If an author cannot be determined, “it must be accepted that the violation will remain unpunished” (III GC Cmt, §3689). Prosecuting combatants for war crimes committed by their comrades might constitute a form of collective punishment prohibited under IHL, i.e., a “penalty inflicted on a group of persons without regard to individual responsibility for the conduct giving rise to the penalty” (ibid). Otherwise, Russian authorities would be free to declare any Ukrainian unit a “terrorist organization” and prosecute every Ukrainian POW for their membership therein, which would render combatant immunity entirely futile.
Conclusions
While Russian-held trials of the Ukrainian defenders raise serious allegations of due process violations, most fundamentally, they seem to be based on bogus pretexts from the outset.

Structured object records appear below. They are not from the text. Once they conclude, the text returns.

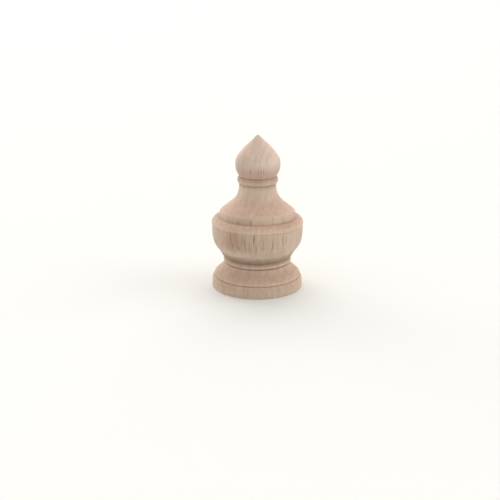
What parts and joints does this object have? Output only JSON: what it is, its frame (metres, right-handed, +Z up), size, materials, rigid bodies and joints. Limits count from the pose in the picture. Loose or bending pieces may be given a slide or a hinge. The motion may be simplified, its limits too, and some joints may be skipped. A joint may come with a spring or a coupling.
{
  "type": "newel post cap",
  "caption": "Turned wooden cap for a stair newel post: moulded foot, bowl-shaped belly, slender neck and a pointed bulb on top, with a blind dowel bore in the flat underside.",
  "frame": {"origin": "centre of the flat underside", "axes": "+Z up the turned axis to the tip, -Z out of the dowel bore"},
  "size_m": [0.0804, 0.0804, 0.1346],
  "materials": {
    "bare_wood": "bare, sanded, fine-grained pale hardwood with short dark pores along the axis"
  },
  "bodies": {
    "root": {"newel_cap": "bare_wood"}
  },
  "joints": []
}
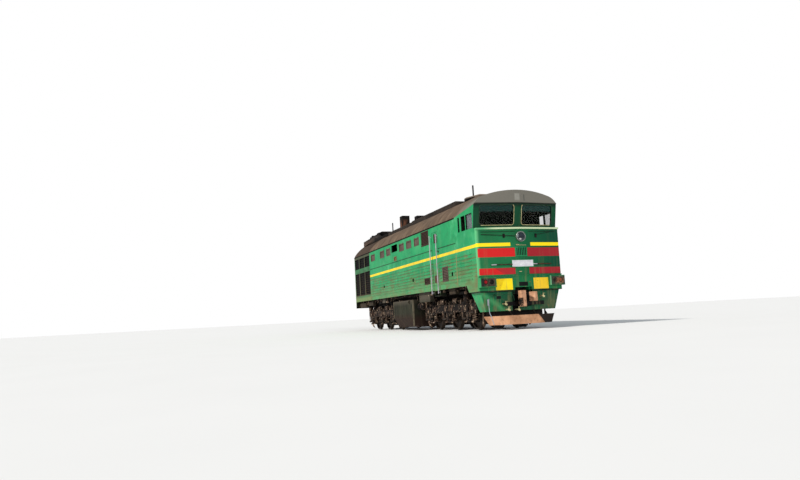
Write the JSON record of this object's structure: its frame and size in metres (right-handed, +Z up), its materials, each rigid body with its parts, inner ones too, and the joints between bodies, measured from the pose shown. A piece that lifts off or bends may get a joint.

As captured members of UAF units, the accused qualify as POWs and thus are protected from prosecution for lawful acts of war by the combatant’s privilege.
Where POWs’ conduct might bear signs of terrorism-related offenses, charges can only concern international crimes (e.g., the war crime of terror) or terrorism offenses distanced from the armed conflict. In an IAC, broader CTL application is arguably only possible where it does not conflict with IHL and combatant’s privilege. Recognizing POWs’ units as terrorist organizations and trying POWs for the mere fact of enlistment undermines their immunity and might constitute collective punishment prohibited under IHL.
Russian sham trials thus appear to entirely negate these core IHL principles, and appear aimed at de facto legitimizing revenge against the POWs for fighting in defense of their country. The allegations above, in addition to broader concerns about impartiality and respect for the rights of the accused, may point to the commission of a grave breach of IHL under Article 130 of the Third Geneva Convention and the war crime of denying a fair trial under Article 8(2)(a)(vi) of the Rome Statute.